There are a myriad of variables once the bean is actually in the soil that affect its eventual distinctive characteristics and overall quality. Some major variables include altitude, amount of sunlight, and rainfall. Farming techniques, such as reduction in or elimination of the pesticides used, also effect the beans. The location of the crop, when coffee fruit is made, processing after the fruit has been harvested, and how well the final green bean product is preserved while waiting to reach your roaster also all come into play when understanding a coffee bean’s journey from crop to cup.

All of these different aspects could be expanded upon forever. In this blog, I’d like to focus on processing, being that processing is the main difference in our two offerings that make them unique from one another.

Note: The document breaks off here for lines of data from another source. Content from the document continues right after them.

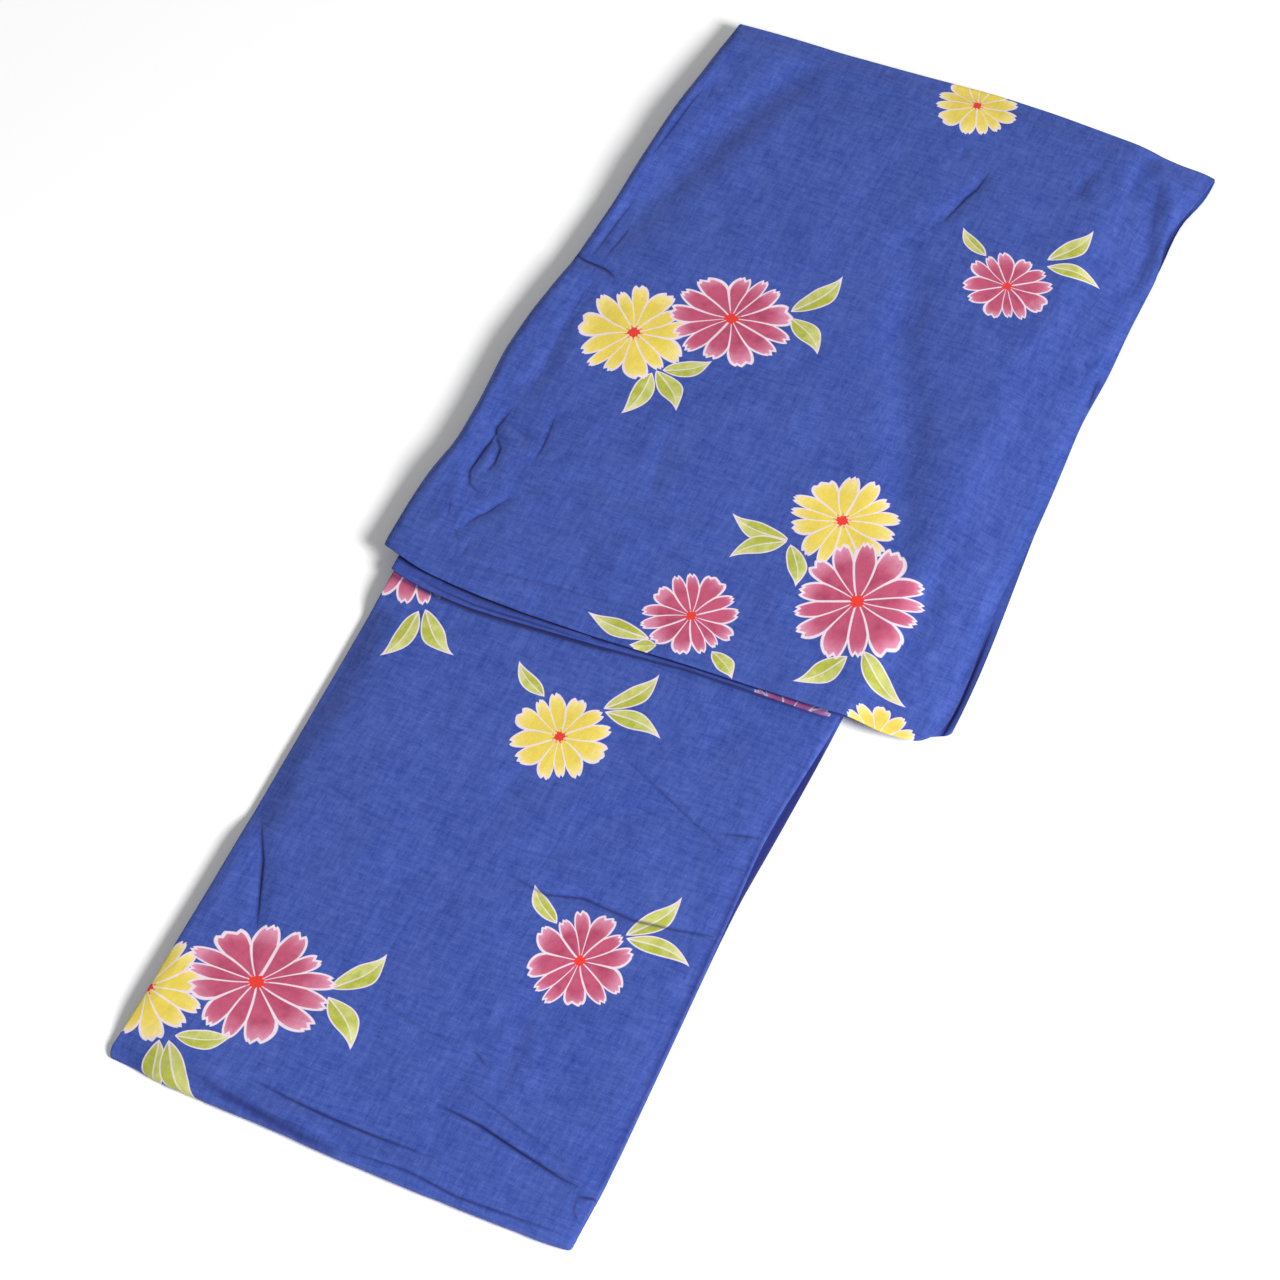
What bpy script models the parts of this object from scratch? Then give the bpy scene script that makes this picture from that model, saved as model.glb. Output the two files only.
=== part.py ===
"""Cotton yukata folded flat: a strip one back panel wide, folded in half at its lower end.

The left sleeve is folded back on top and the right sleeve is folded inside, under the upper half.
Metres, +Z up. The strip runs along Y, with the shoulders at +Y and the fold of the half at -Y.
X and Y in the tables are counted from the strip's middle line and from its fold. CENTRE moves them
to the part's origin, which is the middle of its box, on the surface it lies on.
"""
import math
from collections import namedtuple

import bpy

CENTRE_X = 0.02455
CENTRE_Y = 0.43956

GAP = 0.0003
BODY_WALL = 0.0012
INNER_WALL = 0.0010
SLEEVE_WALL = 0.0011
SLEEVE_AIR = 0.0004
HIDDEN_THICK = 0.0024

# One half of the strip: left panel, hidden layers, right panel.
HALF_THICK = BODY_WALL + GAP + HIDDEN_THICK + GAP + INNER_WALL
ROLL_RADIUS = HALF_THICK + 0.0002
EDGE_RADIUS = HALF_THICK / 2
SLOT = GAP + INNER_WALL + GAP + INNER_WALL + GAP

SHOULDER_Y = 0.8690
HEM_Y = 0.7900
INSIDE_SLEEVE_BOTTOM_Y = 0.4020
INSIDE_SLEEVE_TOP_Y = 0.8690
INSIDE_SLEEVE_LEFT_X = -0.1330
INSIDE_SLEEVE_RIGHT_X = 0.1850
INSIDE_SLEEVE_CORNERS = {"front": (0.0240, 0.0240), "back": (0.0240, 0.0240)}
RISE_START_Y = 0.3340
RISE_END_Y = 0.4000
SAG_START_Y = 0.7950
SAG_END_Y = 0.8720
SAG = 0.0026

# Radius along X and along Y of each layer's wrist corner.
SLEEVE_CORNERS = {"front": (0.0135, 0.0260), "back": (0.0135, 0.0060)}
SLEEVE_REST_Z = 0.0030
SLEEVE_EDGE_Z = 0.0010
SLEEVE_FALL_START_X = 0.1410
SLEEVE_FALL_END_X = 0.1800
SLEEVE_EDGE_START_X = 0.1870
SLEEVE_EDGE_X = 0.2040
SLEEVE_DROOP_START_X = -0.1445
SLEEVE_DROOP_LENGTH = 0.0135
SLEEVE_DROOP = 0.0008
INSIDE_FALL_START_X = 0.1400
INSIDE_FALL_END_X = 0.1700

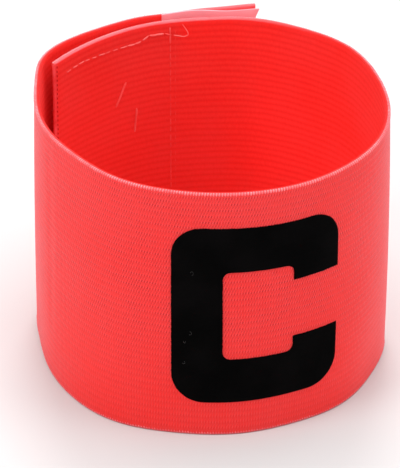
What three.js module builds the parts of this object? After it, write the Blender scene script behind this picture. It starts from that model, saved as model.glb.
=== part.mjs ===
// Elastic armband with a hook-and-loop fastening, standing on its lower edge.
// Millimetres, +Z up. The origin is on the floor, under the middle of the whole object.
// The front, with the letter, faces -Y. Bearings are degrees from +X, anticlockwise seen from above.
import * as THREE from 'three';

// ---- driving dimensions ----
const band_height = 70;         // width of the elastic strip, standing upright
const elastic_thickness = 1.3;
const loop_thickness = 1.2;
const hook_thickness = 1.2;
const letter_thickness = 0.4;
const layer_gap = 0.2;          // clearance between pieces that touch
const step_along = 1.6;         // facet length along the strip

// loop tape, on the outer face of the inner layer; distances along the strip from its inner end
const loop_start = 1.0;
const loop_end = 39.0;
const loop_edge_margin = 0.5;   // from the strip's edges, top and bottom

// hook tape, on the inner face of the outer flap
const hook_width = 25.6;
const hook_overhang = 1.1;      // past the strip's outer end
const hook_foot = 0.6;          // its lower edge stays this far above the strip's lower edge
const hook_end_drop = 0.55;     // its upper edge falls this far towards the free end

// block letter: a rounded rectangular ring with a gap in its right side
const letter_width = 42.9;         // at the middle of the wall
const letter_height = 50.6;
const letter_stroke = 12.6;
const letter_outer_radius = 8;
const letter_inner_radius = 2;
const letter_gap = 16.6;        // opening in the right side
const letter_centre_along = 172.3; // along the strip from its inner end
const letter_centre_height = 35.1;

// plan position of the ring's centre, so that the whole object is centred on the origin
const ring_centre = { x: -0.13, y: -1.56 };

// ---- route of the strip, seen from above ----
// It starts at the inner end at the back left, runs clockwise past the back, right, front and left,
// and overlaps its own start from outside. Radii are to the middle of the wall.
// belly: how far the wall bulges out at mid height. rise: how far the upper edge stands above
// (or sags below) band_height.
const route = [
  { bearing: 155.4, top_radius: 43.3, foot_radius: 43.0, belly: 0, rise: 0 },
  { bearing: 145, top_radius: 42.2, foot_radius: 41.8, belly: 0, rise: 0 },
  { bearing: 130, top_radius: 41.2, foot_radius: 40.9, belly: 0, rise: 0 },
  { bearing: 112, top_radius: 40.8, foot_radius: 40.6, belly: 0, rise: 0 },
  { bearing: 94, top_radius: 40.5, foot_radius: 40.6, belly: 0, rise: 0 },
  { bearing: 76, top_radius: 41.7, foot_radius: 41.7, belly: 0, rise: 0 },
  { bearing: 58, top_radius: 42.2, foot_radius: 42.4, belly: 0, rise: 0 },
  { bearing: 38, top_radius: 43.4, foot_radius: 43.4, belly: 0.1, rise: 0 },
  { bearing: 18, top_radius: 43.0, foot_radius: 42.6, belly: 0.2, rise: 0 },
  { bearing: -2, top_radius: 43.7, foot_radius: 43.4, belly: 0.4, rise: 0 },
  { bearing: -22, top_radius: 44.9, foot_radius: 43.0, belly: 0.5, rise: 0 },
  { bearing: -42, top_radius: 45.0, foot_radius: 43.8, belly: 0.5, rise: 0 },
  { bearing: -62, top_radius: 44.7, foot_radius: 43.2, belly: 0.4, rise: 0 },
  { bearing: -82, top_radius: 43.8, foot_radius: 43.4, belly: 0.3, rise: 0 },
  { bearing: -102, top_radius: 43.2, foot_radius: 43.3, belly: 0.2, rise: 0 },
  { bearing: -122, top_radius: 42.9, foot_radius: 44.3, belly: 0.1, rise: 0 },
  { bearing: -142, top_radius: 41.8, foot_radius: 43.4, belly: 0, rise: 0 },
  { bearing: -162, top_radius: 42.5, foot_radius: 42.4, belly: 0, rise: 0 },
  { bearing: -180, top_radius: 43.1, foot_radius: 42.7, belly: 0.3, rise: 0 },
  { bearing: -194, top_radius: 44.5, foot_radius: 44.9, belly: 0.2, rise: 0 },
  { bearing: -208, top_radius: 47.0, foot_radius: 46.5, belly: -0.2, rise: 0 },
  { bearing: -222, top_radius: 46.2, foot_radius: 45.9, belly: -0.2, rise: 0 },
  { bearing: -236, top_radius: 44.9, foot_radius: 44.7, belly: -0.1, rise: 0 },
  { bearing: -248, top_radius: 45.2, foot_radius: 44.9, belly: -0.1, rise: -0.4 },
  { bearing: -257, top_radius: 45.5, foot_radius: 45.2, belly: 0, rise: -0.85 },
  { bearing: -266, top_radius: 46.1, foot_radius: 46.0, belly: 0, rise: -0.6 },
  { bearing: -275, top_radius: 46.1, foot_radius: 46.4, belly: 0, rise: 0.2 },
  { bearing: -283.5, top_radius: 48.8, foot_radius: 48.7, belly: 0, rise: 0.15 },
];

// Natural cubic spline through one column of the table, against the angle turned from the start.
function column(name) {
  const x = route.map((row) => route[0].bearing - row.bearing);
  const y = route.map((row) => row[name]);
  const n = x.length;
  const bend = new Array(n).fill(0);
  const carry = new Array(n).fill(0);
  for (let i = 1; i < n - 1; i++) {
    const share = (x[i] - x[i - 1]) / (x[i + 1] - x[i - 1]);
    const pivot = share * bend[i - 1] + 2;
    const slope = (y[i + 1] - y[i]) / (x[i + 1] - x[i]) - (y[i] - y[i - 1]) / (x[i] - x[i - 1]);
    bend[i] = (share - 1) / pivot;
    carry[i] = ((6 * slope) / (x[i + 1] - x[i - 1]) - share * carry[i - 1]) / pivot;
  }
  bend[n - 1] = 0;
  for (let i = n - 2; i >= 0; i--) bend[i] = bend[i] * bend[i + 1] + carry[i];
  return (turned) => {
    let i = 0;
    while (i < n - 2 && turned > x[i + 1]) i++;
    const h = x[i + 1] - x[i];
    const a = (x[i + 1] - turned) / h;
    const b = (turned - x[i]) / h;
    return a * y[i] + b * y[i + 1] + (((a ** 3 - a) * bend[i] + (b ** 3 - b) * bend[i + 1]) * h * h) / 6;
  };
}
const top_radius = column('top_radius');
const foot_radius = column('foot_radius');
const belly = column('belly');
const rise = column('rise');
const full_turn = route[0].bearing - route[route.length - 1].bearing;

// A point of the wall's middle surface; level runs from 0 at the foot to 1 at the upper edge.
function middle(turned, level) {
  const angle = THREE.MathUtils.degToRad(route[0].bearing - turned);
  const straight = THREE.MathUtils.lerp(foot_radius(turned), top_radius(turned), level);
  const radius = straight + belly(turned) * 4 * level * (1 - level);
  return new THREE.Vector3(
    ring_centre.x + radius * Math.cos(angle),
    ring_centre.y + radius * Math.sin(angle),
    level * (band_height + rise(turned)),
  );
}

// Distance along the strip at mid height, against the angle turned.
const distance_table = [{ turned: 0, distance: 0 }];
for (let turned = 0.25; turned <= full_turn + 1e-9; turned += 0.25) {
  const last = distance_table[distance_table.length - 1];
  const piece = middle(turned, 0.5).distanceTo(middle(last.turned, 0.5));
  distance_table.push({ turned, distance: last.distance + piece });
}
const strip_length = distance_table[distance_table.length - 1].distance;

function turned_at(distance) {
  let i = 0;
  while (i < distance_table.length - 2 && distance > distance_table[i + 1].distance) i++;
  const a = distance_table[i];
  const b = distance_table[i + 1];
  return a.turned + ((distance - a.distance) / (b.distance - a.distance)) * (b.turned - a.turned);
}

// A point off the wall: distance along it, height as a level, and offset outwards from its middle.
function on_band(distance, level, offset) {
  const clamped = THREE.MathUtils.clamp(distance, 0, strip_length);
  const turned = turned_at(clamped);
  const point = middle(turned, level);
  const ahead = middle(Math.min(turned + 0.2, full_turn), 0.5);
  const behind = middle(Math.max(turned - 0.2, 0), 0.5);
  const along = ahead.sub(behind).setZ(0).normalize();
  const outward = new THREE.Vector3(-along.y, along.x, 0);
  return point.addScaledVector(outward, offset).addScaledVector(along, distance - clamped);
}

// A flat bar bent onto the band. Its local x is the distance along, y the offset, z the level.
// foot_height and top_height(share along), if given, set its real heights.
function bend_bar({ from, to, inner_offset, outer_offset, foot_level, top_level, rows, foot_height, top_height }) {
  const steps = Math.max(1, Math.ceil((to - from) / step_along));
  const bar = new THREE.BoxGeometry(1, 1, 1, steps, 1, rows);
  const place = bar.getAttribute('position');
  for (let i = 0; i < place.count; i++) {
    const distance = THREE.MathUtils.lerp(from, to, place.getX(i) + 0.5);
    const offset = THREE.MathUtils.lerp(inner_offset, outer_offset, place.getY(i) + 0.5);
    const level = THREE.MathUtils.lerp(foot_level, top_level, place.getZ(i) + 0.5);
    const p = on_band(distance, level, offset);
    if (top_height) p.z = THREE.MathUtils.lerp(foot_height, top_height(place.getX(i) + 0.5), place.getZ(i) + 0.5);
    place.setXYZ(i, p.x, p.y, p.z);
  }
  bar.computeVertexNormals();
  return bar;
}

// ---- letter ----
// Stations round the letter, each with a point on its outer and on its inner outline, as
// distances right of and above the letter's centre. It starts at the upper end of the gap.
function letter_stations() {
  const half_w = letter_width / 2;
  const half_h = letter_height / 2;
  const stations = [];
  const corners = [
    { side_x: 1, side_z: 1, start: 0 },
    { side_x: -1, side_z: 1, start: 90 },
    { side_x: -1, side_z: -1, start: 180 },
    { side_x: 1, side_z: -1, start: 270 },
  ];
  const corner_steps = 6;
  const straight_steps = 12;
  const gap_end = letter_gap / 2;
  stations.push({
    outer: new THREE.Vector2(half_w, gap_end),
    inner: new THREE.Vector2(half_w - letter_stroke, gap_end),
  });
  for (const corner of corners) {
    const arc = [];
    for (let k = 0; k <= corner_steps; k++) {
      const a = THREE.MathUtils.degToRad(corner.start + (90 * k) / corner_steps);
      const round = (radius, inset) =>
        new THREE.Vector2(
          corner.side_x * (half_w - inset - radius) + radius * Math.cos(a),
          corner.side_z * (half_h - inset - radius) + radius * Math.sin(a),
        );
      arc.push({ outer: round(letter_outer_radius, 0), inner: round(letter_inner_radius, letter_stroke) });
    }
    const last = stations[stations.length - 1];
    for (let k = 1; k < straight_steps; k++) {
      const share = k / straight_steps;
      stations.push({
        outer: last.outer.clone().lerp(arc[0].outer, share),
        inner: last.inner.clone().lerp(arc[0].inner, share),
      });
    }
    stations.push(...arc);
  }
  const last = stations[stations.length - 1];
  const end = {
    outer: new THREE.Vector2(half_w, -gap_end),
    inner: new THREE.Vector2(half_w - letter_stroke, -gap_end),
  };
  for (let k = 1; k <= 3; k++)
    stations.push({ outer: last.outer.clone().lerp(end.outer, k / 3), inner: last.inner.clone().lerp(end.inner, k / 3) });
  return stations;
}

function letter_plate() {
  const stations = letter_stations();
  const steps = stations.length - 1;
  const stroke_columns = 5;
  const plate = new THREE.BoxGeometry(1, 1, 1, steps, 1, stroke_columns);
  const place = plate.getAttribute('position');
  const skin = elastic_thickness / 2 + layer_gap;
  for (let i = 0; i < place.count; i++) {
    const station = stations[Math.round((place.getX(i) + 0.5) * steps)];
    const flat = station.inner.clone().lerp(station.outer, 0.5 + place.getZ(i));
    const offset = skin + letter_thickness * (0.5 + place.getY(i));
    // seen from the front, right is towards the strip's start
    const p = on_band(letter_centre_along - flat.x, (letter_centre_height + flat.y) / band_height, offset);
    place.setXYZ(i, p.x, p.y, p.z);
  }
  plate.computeVertexNormals();
  return plate;
}

// ---- pieces ----
const half_wall = elastic_thickness / 2;

function piece(name, geometry, colour, roughness) {
  const mesh = new THREE.Mesh(
    geometry,
    new THREE.MeshStandardMaterial({ color: new THREE.Color(colour), roughness, metalness: 0 }),
  );
  mesh.name = name;
  return mesh;
}

const armband = new THREE.Group();

armband.add(
  piece(
    'elastic_band',
    bend_bar({
      from: 0,
      to: strip_length,
      inner_offset: -half_wall,
      outer_offset: half_wall,
      foot_level: 0,
      top_level: 1,
      rows: 3,
    }),
    '#f2474b',
    0.85,
  ),
);

armband.add(
  piece(
    'loop_tape',
    bend_bar({
      from: loop_start,
      to: loop_end,
      inner_offset: half_wall + layer_gap,
      outer_offset: half_wall + layer_gap + loop_thickness,
      foot_level: loop_edge_margin / band_height,
      top_level: 1 - loop_edge_margin / band_height,
      rows: 2,
    }),
    '#e8333a',
    0.95,
  ),
);

// The hook tape's upper edge stays nearly level while the strip's own sags and rises behind it.
const hook = bend_bar({
  from: strip_length + hook_overhang - hook_width,
  to: strip_length + hook_overhang,
  inner_offset: -half_wall - layer_gap - hook_thickness,
  outer_offset: -half_wall - layer_gap,
  foot_level: 0,
  top_level: 1,
  rows: 2,
  foot_height: hook_foot,
  top_height: (share) => band_height - hook_end_drop * share * share,
});
armband.add(piece('hook_tape', hook, '#ff9aa6', 0.7));

armband.add(piece('letter_c', letter_plate(), '#0b0b0c', 0.8));

export default armband;
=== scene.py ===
import math

import bpy
import numpy as np
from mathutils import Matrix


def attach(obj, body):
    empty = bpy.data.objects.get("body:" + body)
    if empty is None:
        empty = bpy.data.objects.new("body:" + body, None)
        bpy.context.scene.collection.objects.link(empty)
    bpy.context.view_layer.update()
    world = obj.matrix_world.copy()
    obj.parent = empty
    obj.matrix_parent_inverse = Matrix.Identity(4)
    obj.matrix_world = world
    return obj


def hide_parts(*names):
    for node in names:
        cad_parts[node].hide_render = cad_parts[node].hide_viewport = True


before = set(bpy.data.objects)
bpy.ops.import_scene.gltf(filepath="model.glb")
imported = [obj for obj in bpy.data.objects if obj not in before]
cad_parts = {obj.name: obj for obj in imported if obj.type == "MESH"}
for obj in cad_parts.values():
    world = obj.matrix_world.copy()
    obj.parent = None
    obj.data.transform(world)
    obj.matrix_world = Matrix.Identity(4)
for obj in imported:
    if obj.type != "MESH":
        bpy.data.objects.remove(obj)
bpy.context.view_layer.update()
BODY = "root"
rng = np.random.default_rng(70333)

# ------------------------------------------------------------------ sizes, in millimetres
BAND_HEIGHT = 70.0
HALF_WALL = 0.65
RING_X, RING_Y = -0.13, -1.56
RIBS = 41
RIB = BAND_HEIGHT / RIBS            # one rib across the strip
COLUMN = 0.69                       # one pick of the weft along the strip

LOOP_START, LOOP_END, LOOP_MARGIN = 1.0, 39.0, 0.5
HOOK_WIDTH, HOOK_OVERHANG, HOOK_FOOT, HOOK_END_DROP = 25.6, 1.1, 0.6, 0.55

LETTER_W, LETTER_H, LETTER_STROKE = 42.9, 50.6, 12.6
LETTER_OUTER_R, LETTER_INNER_R, LETTER_GAP = 8.0, 2.0, 16.6
LETTER_ALONG, LETTER_UP = 172.3, 35.1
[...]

Our Ethiopia from the Adado region is processed using a “washed” process. This means that after the coffee cherry is picked, the beans are removed and the fruity pulp is washed off before the beans are dried. This lends to a cleaner, generally more floral cup. In Coffee Hound’s Adado, you can look forward to flavors of lemon, apricot chocolate, with a clean finish.

Natural processed coffees are also picked, but the fruit mucilage is left on the bean to dry. The fact that the cherry dries out on the bean leaves natural processed coffees to often be intensely fruity and generally have heavier bodies. In our Ethiopia Konga Natural, you can look forward to a cup that tastes like chocolate covered strawberries and jam.